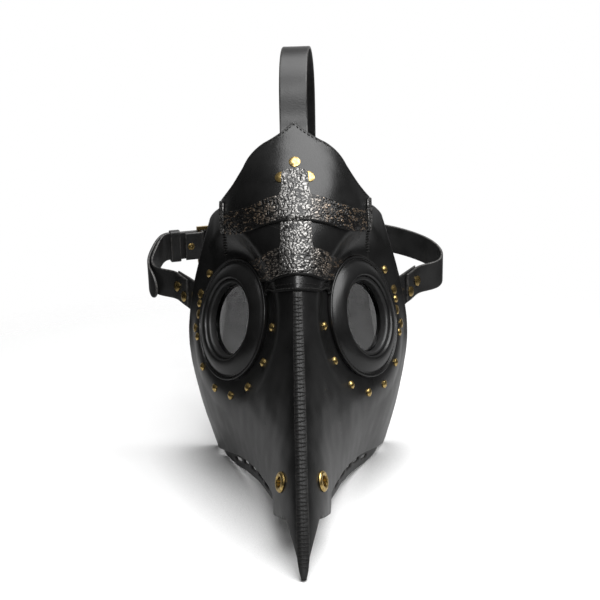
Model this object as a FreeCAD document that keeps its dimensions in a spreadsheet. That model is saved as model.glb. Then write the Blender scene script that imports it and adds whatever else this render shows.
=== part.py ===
"""Plague doctor mask: formed leather shells, goggle eyes, forehead panel and a buckled strap harness.

Frame: millimetres, X to the right of the mask as seen from the front, Y backwards, Z up. X = 0 is
the plane of symmetry and Z = 0 the table that the beak tip and cheeks rest on. The shapes are drawn
with Y = 0 at the eye centres, and are exported moved back by ROW_SHIFT, which puts the origin under
the middle of the whole object.
"""
import FreeCAD, Part
import Sketcher
import math
import os

V = FreeCAD.Vector

# ---------------------------------------------------------------- driving dimensions

DRIVING_SIZES = [
    ("shell_thickness", 2.2, "leather of the two formed side shells"),
    ("layer_gap", 0.05, "air between stacked leather layers"),
    ("panel_thickness", 1.0, "leather of each forehead panel"),
    ("crackle_thickness", 0.9, "crackled trim leather"),
    ("seam_strip_thickness", 1.3, "raised strip over the ridge seam"),
    ("seam_strip_brow_half_width", 3.1, "half width of the ridge strip at the brow"),
    ("seam_strip_beak_half_width", 3.9, "half width of the ridge strip on the beak"),
    ("panel_half_width", 56.8, "forehead panel, side edge from the centre plane"),
    ("panel_peak_height", 287.0, "top point of the forehead panel"),
    ("crackle_strip_half_width", 10.8, "vertical crackled strip"),
    ("ring_outer_radius", 48.8, "padded eye ring, outer edge"),
    ("ring_opening_radius", 32.0, "eye opening in the ring"),
    ("ring_seat_gap", 0.15, "air under the eye ring"),
    ("ring_edge_height", 3.4, "thickness of the ring's sewn edge"),
    ("ring_crown_height", 8.0, "top of the padding above the seat"),
    ("cup_outer_radius", 31.9, "tube inside the eye ring"),
    ("cup_inner_radius", 28.6, "bore of the lens tube"),
    ("cup_depth", 4.4, "lens tube behind the ring's seat"),
    ("lens_radius", 28.5, "smoked lens"),
    ("lens_thickness", 2.0, "smoked lens"),
    ("lens_face_height", -0.5, "front of the lens from the ring's seat"),
    ("retainer_width", 1.3, "snap ring behind the lens"),
    ("retainer_thickness", 1.2, "snap ring behind the lens"),
    ("stud_radius", 3.3, "domed studs round the eyes"),
    ("stud_height", 2.0, "domed studs round the eyes"),
    ("rivet_radius", 4.4, "double cap rivets"),
    ("rivet_height", 1.3, "double cap rivets"),
    ("eyelet_bore_radius", 4.0, "open hole of the nostril eyelet"),
    ("eyelet_flange_radius", 7.6, "nostril eyelet, outer edge"),
    ("strap_width", 25.0, "side straps"),
    ("strap_thickness", 2.2, "side and top straps"),
    ("top_strap_width", 22.0, "strap over the crown"),
    ("buckle_bar_radius", 1.5, "heel bar of the buckle"),
    ("buckle_length", 23.6, "heel bar to the outer edge of the frame"),
    ("buckle_half_height", 16.8, "half of the buckle's outer height"),
    ("buckle_wall", 3.2, "width of the frame's wall"),
    ("buckle_depth", 3.0, "thickness of the frame"),
    ("prong_thickness", 2.0, "tongue of the buckle"),
    ("prong_bore_clearance", 0.05, "running fit of the prong on the heel bar"),
    ("keeper_width", 9.0, "strap keeper along the strap"),
    ("keeper_wall", 1.6, "strap keeper leather"),
]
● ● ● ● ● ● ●
Work to complete -> Copy down every line of the material above that includes the string "dimensions".

Solved exercise ->
Model this object as a FreeCAD document that keeps its dimensions in a spreadsheet. That model is saved as model.glb. Then write the Blender scene script that imports it and adds whatever else this render shows.
# ---------------------------------------------------------------- driving dimensions